Dialect formation and preservation usually sounds like something out of a sci-fi film or a bad Hollywood adventure. We know this to be far from the reality, with new and old languages being created and maintained in communities every day and in likely every country in the world.

Yet how long this phenomenon will last is up for debate. With the increase of globalisation, formalised teaching of language, and increasing national and international identities, languages and dialects have become increasingly homogenous; dialects have become increasingly homogenous, with data from as recently as May 2016 showing that British dialects from the North East and the West Country being lost to southern English accents.
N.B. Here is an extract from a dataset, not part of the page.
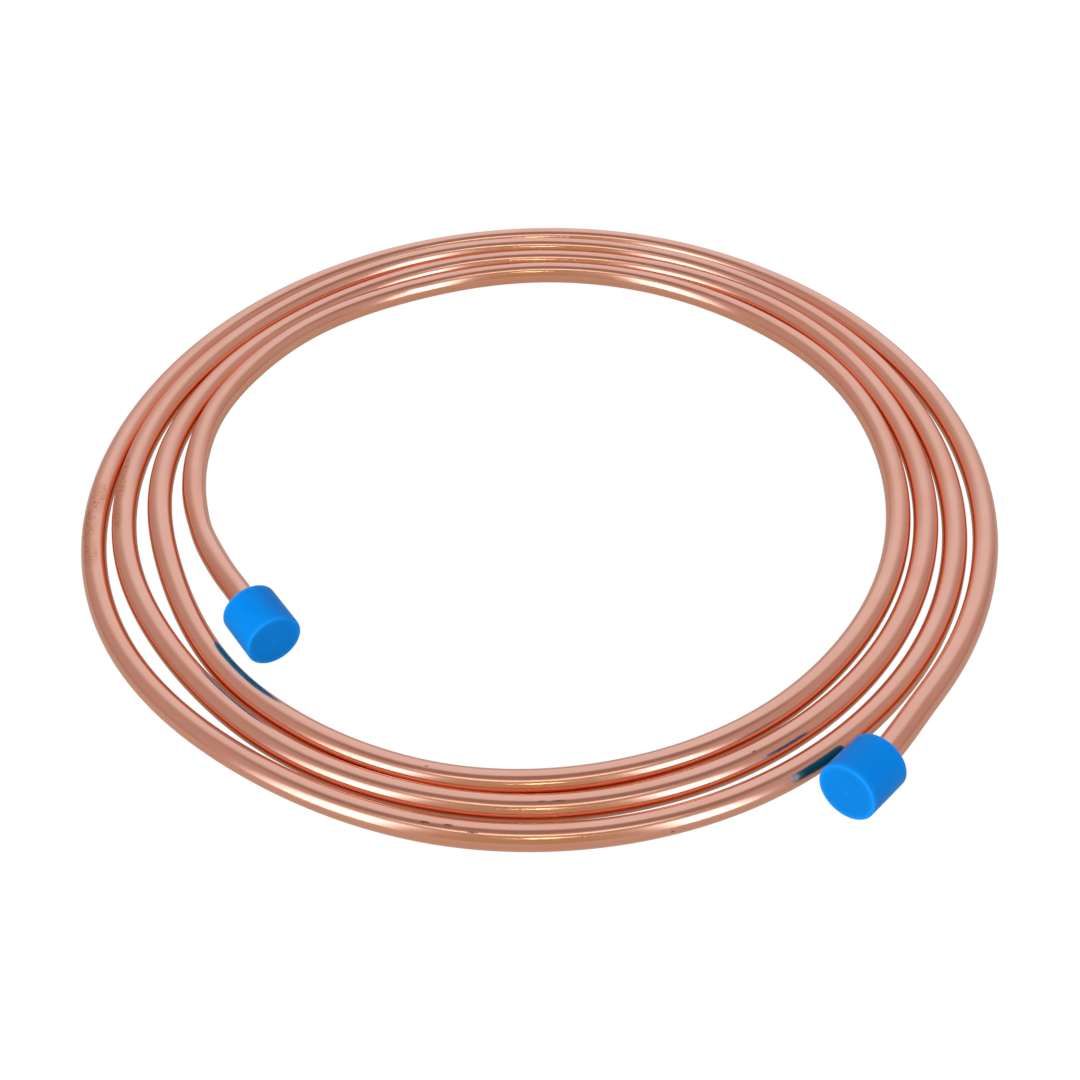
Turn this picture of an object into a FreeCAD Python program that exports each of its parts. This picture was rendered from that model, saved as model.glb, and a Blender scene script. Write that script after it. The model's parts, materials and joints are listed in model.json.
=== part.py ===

Those dialects that have been clinging on in immigrant communities are set up to fail as future generations ditch their the older generations’ abnormal tongues for mainstream ones of their own. With wider access to standardised education that introduces specific ways of speaking and wider access to the internet that exposes young people to a whole host of slang, terminology, and dialects that are not specific to particular regions (or even to particular languages), it's easy to see how these dialects may eventually be lost to globalisation.

But, for the time being, dialects continue to be formed and old languages continue to be insulated and preserved. And, in the name of that preservation, I’ll not force myself to learn modern Greek, but continue to speak to my fellow 20-somethings as though I’m their grandmother.